• **TASK INSTRUCTIONS**:
Quote the lines that run from the line containing "attach(hose, BODY)" down to the line containing "FILL_SIZE = (2, 0.5)". Include both of those lines, reproduce each exactly, and omit everything else.

• **DATASET SECTION**:
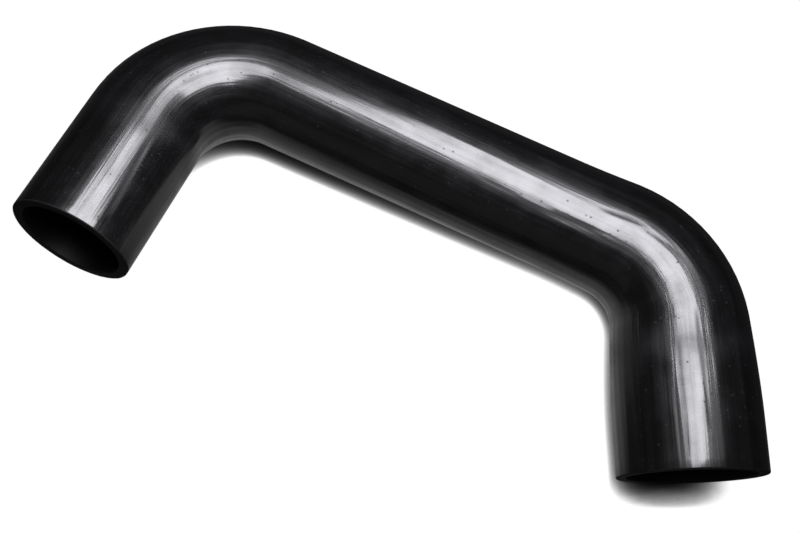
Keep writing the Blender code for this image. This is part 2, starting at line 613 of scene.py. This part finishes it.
def cut_rubber():
    """EPDM rubber, cut square with a knife: matt and a shade greyer, with the fine grain of the cut."""
    material = new_material("EPDM rubber, knife cut")
    tree = material.node_tree
    position = add_node(tree, "ShaderNodeTexCoord").outputs["Object"]
    grain = noise(tree, position, CUT_GRAIN_SIZE, detail=3, roughness=0.6)
    tone = add_node(tree, "ShaderNodeValToRGB", {"Fac": grain})
    tone.color_ramp.elements[0].position = 0.35
    tone.color_ramp.elements[0].color = linear("#0e0e0f")
    tone.color_ramp.elements[1].position = 0.7
    tone.color_ramp.elements[1].color = linear("#161617")
    set_surface(tree, {
        "Base Color": tone.outputs["Color"],
        "Roughness": 0.7,
        "IOR": RUBBER_IOR,
        "Normal": bumped(tree, grain, CUT_GRAIN_HEIGHT),
    })
    return material


def bore_rubber():
    """EPDM rubber, left by the mandrel: satin black, with fine marks drawn along the bore."""
    material = new_material("EPDM rubber, mandrel side")
    tree = material.node_tree
    position = add_node(tree, "ShaderNodeAttribute", attribute_name="straightened").outputs["Vector"]
    marks = noise(tree, stretched(tree, position, BORE_STRETCH), BORE_MARK_SIZE, detail=2)
    set_surface(tree, {
        "Base Color": linear("#080809"),
        "Roughness": mapped(tree, marks, *BORE_ROUGHNESS, *BORE_MARK_EDGE),
        "IOR": RUBBER_IOR,
        "Normal": bumped(tree, marks, BORE_MARK_HEIGHT),
    })
    return material


def openness(tree, reach):
    """Share of what the floor sees within reach that is free of the hose, from 0 to 1."""
    looks = add_node(tree, "ShaderNodeCombineXYZ", enumerate(FLOOR_LOOKS)).outputs[0]
    return add_node(tree, "ShaderNodeAmbientOcclusion", {"Distance": reach, "Normal": looks},
                    samples=FLOOR_RAYS).outputs["AO"]


def board_with_painted_light():
    """Matt dark board, which a glow lifts to white in what the eye sees.

    The glow is darkened close to the hose on its side away from the lamp. This is a painted shadow, drawn
    from how much of the hose the floor sees. Gloss and glass see the board, and see a painted glow only
    close in front of the hose, which shows as a painted reflection in its flank.
    """
    material = new_material("Matt board, glow with painted shadow and painted reflection")
    tree = material.node_tree
    path = add_node(tree, "ShaderNodeLightPath").outputs
    # Painted glow close in front of the hose, which only the hose's gloss sees: a painted reflection in
    # its flank
    painted_glow_near = mapped(tree, openness(tree, PAINTED_GLOW_REACH), PAINTED_GLOW_SHARE, 0)
    in_gloss = maths(tree, 'MAXIMUM', path["Is Glossy Ray"], path["Is Transmission Ray"])
    seen = maths(tree, 'MULTIPLY_ADD', in_gloss, painted_glow_near, path["Is Camera Ray"])
    # Painted shadow: the floor's glow is darkened where the floor sees the hose within reach, on the side
    # away from the lamp
    painted_shadow_factor = maths(tree, 'POWER', openness(tree, PAINTED_SHADE_REACH), PAINTED_SHADE_POWER)
    glow = add_node(tree, "ShaderNodeEmission",
                    {"Color": linear("#ffffff"), "Strength": maths(tree, 'MULTIPLY', painted_shadow_factor, seen)})
    board = add_node(tree, "ShaderNodeBsdfDiffuse", {"Color": linear("#282828")})
    both = add_node(tree, "ShaderNodeAddShader", {0: board.outputs[0], 1: glow.outputs[0]})
    add_node(tree, "ShaderNodeOutputMaterial", {"Surface": both.outputs[0]})
    return material


# Pieces and stage

class MakeHose(bpy.types.Operator):
    """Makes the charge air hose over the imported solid, in moulded rubber"""

    bl_idname = "air_hose.make_hose"
    bl_label = "Make the hose"

    def execute(self, context):
        sizes = context.scene.hose_sizes
        finish = context.scene.rubber_finish
        grid, straightened, dulled, slots = hose_points(sizes, finish)
        mesh = grid_mesh("air_hose", laid_down(grid, sizes), straightened, dulled, slots)
        for material in (skin_rubber(finish), cut_rubber(), bore_rubber()):
            mesh.materials.append(material)
        hose = bpy.data.objects.new("air_hose", mesh)
        context.scene.collection.objects.link(hose)
        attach(hose, BODY)
        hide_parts(NODE)
        return {'FINISHED'}


class SetStage(bpy.types.Operator):
    """Sets the floor, the lights, the dim surround and the camera"""

    bl_idname = "air_hose.set_stage"
    bl_label = "Set the stage"

    # Half the floor's side
    FLOOR_HALF = 30

    # Key softbox: its place, its tilt and turn out of the level, and its sides
    KEY_PLACE = Vector((-0.024, 0.147, 0.602))
    KEY_TILT = math.radians(17.6)
    KEY_TURN = math.radians(-25)
    KEY_SIZE = (0.46, 0.4)

    # Gridded softbox: its place, the point it is aimed at, its roll, its sides and its spread
    GRID_PLACE = Vector((0.024, 0.417, 0.6))
    GRID_AIM = Vector((-0.154, -0.01, 0.07))
    GRID_ROLL = math.radians(7.4)
    GRID_SIZE = (0.32, 0.13)
    GRID_SPREAD = math.radians(31)

    # Colour of both softboxes
    SOFTBOX_COLOUR = "#f9f9ff"

    # Fill light: its place and its sides
    FILL_PLACE = Vector((0, -0.9, 0.27))
    FILL_SIZE = (2, 0.5)

    # Camera: its place, the point it is aimed at, its roll, its lens and sensor in millimetres, and the
    # distance from which on it sees
    CAMERA_PLACE = Vector((0.02911, -0.15223, 0.54541))
    CAMERA_AIM = Vector((-0.0119, -0.0106, 0.0330))
    CAMERA_ROLL = math.radians(9.57)
    CAMERA_LENS = 49.5
    CAMERA_SENSOR = 36
    CAMERA_CLIP = 0.01

    def execute(self, context):
        stage = context.scene.studio_stage
        self.lay_floor(context)
        self.hang_softboxes(context, stage)
        self.stand_fill(context, stage)
        self.dim_surround(context, stage)
        self.place_camera(context)
        context.scene.view_settings.view_transform = 'Standard'
        return {'FINISHED'}

    def lay_floor(self, context):
        half = self.FLOOR_HALF
        mesh = bpy.data.meshes.new("floor")
        mesh.from_pydata([(-half, -half, 0), (half, -half, 0), (half, half, 0), (-half, half, 0)],
                         [], [(0, 1, 2, 3)])
        mesh.materials.append(board_with_painted_light())
        floor = bpy.data.objects.new("floor", mesh)
        context.scene.collection.objects.link(floor)

    def add_lamp(self, context, name, place, turn, size, radiance, colour, spread=math.pi):
        """An area light of radiance L and area A that fades to nothing at a, half its spread.

        Blender's watts for it are pi A L (1 - a / tan a), which is pi A L at the full spread.
        """
        lamp = bpy.data.lights.new(name, 'AREA')
        lamp.shape = 'RECTANGLE'
        lamp.size, lamp.size_y = size
        lamp.spread = spread
        lamp.energy = math.pi * size[0] * size[1] * radiance * (1 - spread / 2 / math.tan(spread / 2))
        lamp.color = linear(colour)[:3]
        light = bpy.data.objects.new(name, lamp)
        light.location = place
        light.rotation_mode = 'QUATERNION'
        light.rotation_quaternion = turn
        context.scene.collection.objects.link(light)

    def hang_softboxes(self, context, stage):
        """The key softbox, and a small one as bright behind a honeycomb grid, aimed at the small leg.

        With radiance L and area A, at a distance d, the key adds L A cos(e) cos(f) / (pi d^2) to a
        white floor at the hose, where the light leaves it at the angle e and lands at the angle f.
        """
        turn = Euler((0, self.KEY_TILT, self.KEY_TURN), 'ZYX').to_quaternion()
        ahead = turn @ Vector((0, 0, -1))
        to_hose = -self.KEY_PLACE
        leaving = ahead.dot(to_hose.normalized())
        landing = -to_hose.normalized().z
        seen_area = self.KEY_SIZE[0] * self.KEY_SIZE[1] * leaving * landing
        radiance = stage.key_strength * math.pi * to_hose.length_squared / seen_area
        self.add_lamp(context, "key softbox", self.KEY_PLACE, turn, self.KEY_SIZE, radiance,
                      self.SOFTBOX_COLOUR)
        aim = (self.GRID_AIM - self.GRID_PLACE).to_track_quat('-Z', 'Y')
        turn = aim @ Quaternion((0, 0, 1), self.GRID_ROLL)
        self.add_lamp(context, "gridded softbox", self.GRID_PLACE, turn, self.GRID_SIZE, radiance,
                      self.SOFTBOX_COLOUR, self.GRID_SPREAD)

    def stand_fill(self, context, stage):
        """A faint upright light in front of the hose, which its flank mirrors."""
        turn = Quaternion((1, 0, 0), math.radians(90))
        self.add_lamp(context, "fill light", self.FILL_PLACE, turn, self.FILL_SIZE, stage.fill_radiance,
                      "#ffffff")

    def dim_surround(self, context, stage):
        world = bpy.data.worlds.new("dim studio")
        world.use_nodes = True
        background = world.node_tree.nodes["Background"]
        background.inputs["Color"].default_value = linear("#ffffff")
        background.inputs["Strength"].default_value = stage.surround
        context.scene.world = world

    def place_camera(self, context):
        camera = bpy.data.objects.new("camera", bpy.data.cameras.new("camera"))
        camera.data.lens = self.CAMERA_LENS
        camera.data.sensor_width = self.CAMERA_SENSOR
        camera.data.clip_start = self.CAMERA_CLIP
        camera.location = self.CAMERA_PLACE
        aim = (self.CAMERA_AIM - self.CAMERA_PLACE).to_track_quat('-Z', 'Y')
        camera.rotation_mode = 'QUATERNION'
        camera.rotation_quaternion = aim @ Quaternion((0, 0, 1), self.CAMERA_ROLL)
        context.scene.collection.objects.link(camera)
        context.scene.camera = camera


class HosePanel(bpy.types.Panel):
    """Sizes, finish and stage of the air hose"""

    bl_idname = "VIEW3D_PT_air_hose"
    bl_label = "Charge air hose"
    bl_space_type = 'VIEW_3D'
    bl_region_type = 'UI'
    bl_category = "Air hose"

    def draw(self, context):
        for group in (context.scene.hose_sizes, context.scene.rubber_finish, context.scene.studio_stage):
            box = self.layout.box()
            for name in group.__annotations__:
                box.prop(group, name)
        self.layout.operator(MakeHose.bl_idname)
        self.layout.operator(SetStage.bl_idname)


CLASSES = (HoseSizes, RubberFinish, StudioStage, MakeHose, SetStage, HosePanel)


def register():
    for cls in CLASSES:
        bpy.utils.register_class(cls)
    bpy.types.Scene.hose_sizes = PointerProperty(type=HoseSizes)
    bpy.types.Scene.rubber_finish = PointerProperty(type=RubberFinish)
    bpy.types.Scene.studio_stage = PointerProperty(type=StudioStage)


def unregister():
    del bpy.types.Scene.studio_stage
    del bpy.types.Scene.rubber_finish
    del bpy.types.Scene.hose_sizes
    for cls in reversed(CLASSES):
        bpy.utils.unregister_class(cls)


def main():
    register()
    bpy.ops.air_hose.set_stage()
    bpy.ops.air_hose.make_hose()


if __name__ == "__main__":
    main()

• **ANSWER TO THIS PROBLEM**:
        attach(hose, BODY)
        hide_parts(NODE)
        return {'FINISHED'}


class SetStage(bpy.types.Operator):
    """Sets the floor, the lights, the dim surround and the camera"""

    bl_idname = "air_hose.set_stage"
    bl_label = "Set the stage"

    # Half the floor's side
    FLOOR_HALF = 30

    # Key softbox: its place, its tilt and turn out of the level, and its sides
    KEY_PLACE = Vector((-0.024, 0.147, 0.602))
    KEY_TILT = math.radians(17.6)
    KEY_TURN = math.radians(-25)
    KEY_SIZE = (0.46, 0.4)

    # Gridded softbox: its place, the point it is aimed at, its roll, its sides and its spread
    GRID_PLACE = Vector((0.024, 0.417, 0.6))
    GRID_AIM = Vector((-0.154, -0.01, 0.07))
    GRID_ROLL = math.radians(7.4)
    GRID_SIZE = (0.32, 0.13)
    GRID_SPREAD = math.radians(31)

    # Colour of both softboxes
    SOFTBOX_COLOUR = "#f9f9ff"

    # Fill light: its place and its sides
    FILL_PLACE = Vector((0, -0.9, 0.27))
    FILL_SIZE = (2, 0.5)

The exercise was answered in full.